Humane economics: prosperity vs growth

"It's a story about us, people, being persuaded to spend money we don't have on things we don't need to create impressions that won't last on people we don't care about." Back here, I mentioned Tim Jackson and his idea of "prosperity without growth". He speaks more sense here, linking economics, ecology and human flourishing in ways that go beyond the many faults of our current GDP obsession.

2 comments:

Matheson said...

Is it surprising that mainstream economists (like Jackson) are now saying more or less the same thing as Marxist economists?
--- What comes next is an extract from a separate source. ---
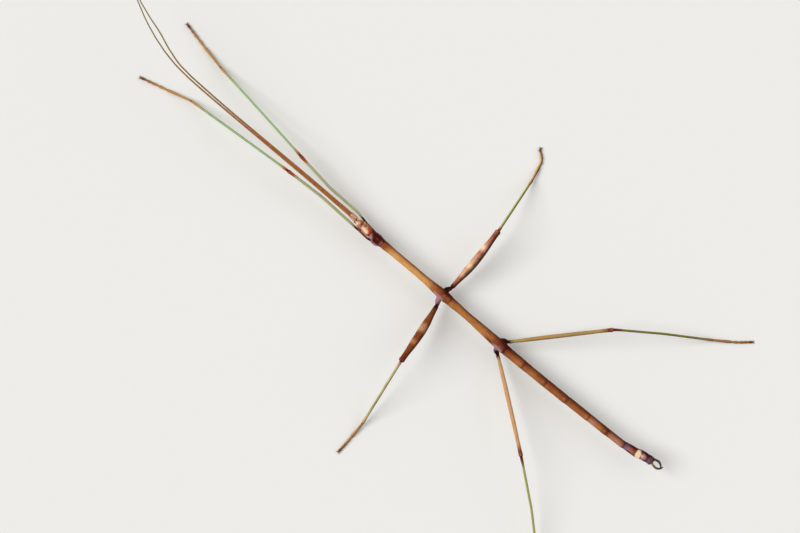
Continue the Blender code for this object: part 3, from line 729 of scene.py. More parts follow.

http://www.thersa.org/events/audio-and-past-events/2010/the-crises-of-capitalism

(I recommend the shorter 'animate' video, because it's more fun!)

byron smith said...

Yes, I'd seen that short RSA video and had been going to post it (indeed, in my memory, I had, but I was getting confused with this RSA video). Thanks for the links to the full lecture and Q&A, which was very interesting. As a geographer, I was intrigued by the relative lack of ecological focus. It was there, but only in the background, yet it is the force (or reality) behind the increasing instability of capitalism in his analysis. He points out that during previous crises capitalists have reached for natural "limits to growth" explanations in order to shift the blame away from capitalism, yet (at that stage) in his discussion he left open the question of whether there are ecological and resource limits to growth. Nevertheless, it was one of the underlying assumptions of his whole presentation that it is physically impossible to sustain 3% growth indefinitely and that the increasing ingenuity (or rather, sophistry) required to maintain such a fiction is the symptom of a system that is increasingly unstable. Perhaps his reticence was really just about peak oil as a get out of gaol free card for capitalism. On that, he may have a point, especially given the increasingly clear (right wing) political pattern I'm noting amongst those who seem most concerned about peak oil.

Yet it is analyses that pay attention to the overlapping and intersecting crises of capital, resources and ecology that really interest me. Of course, I think there is a fourth, spiritual and ethical, crisis also linked to these three.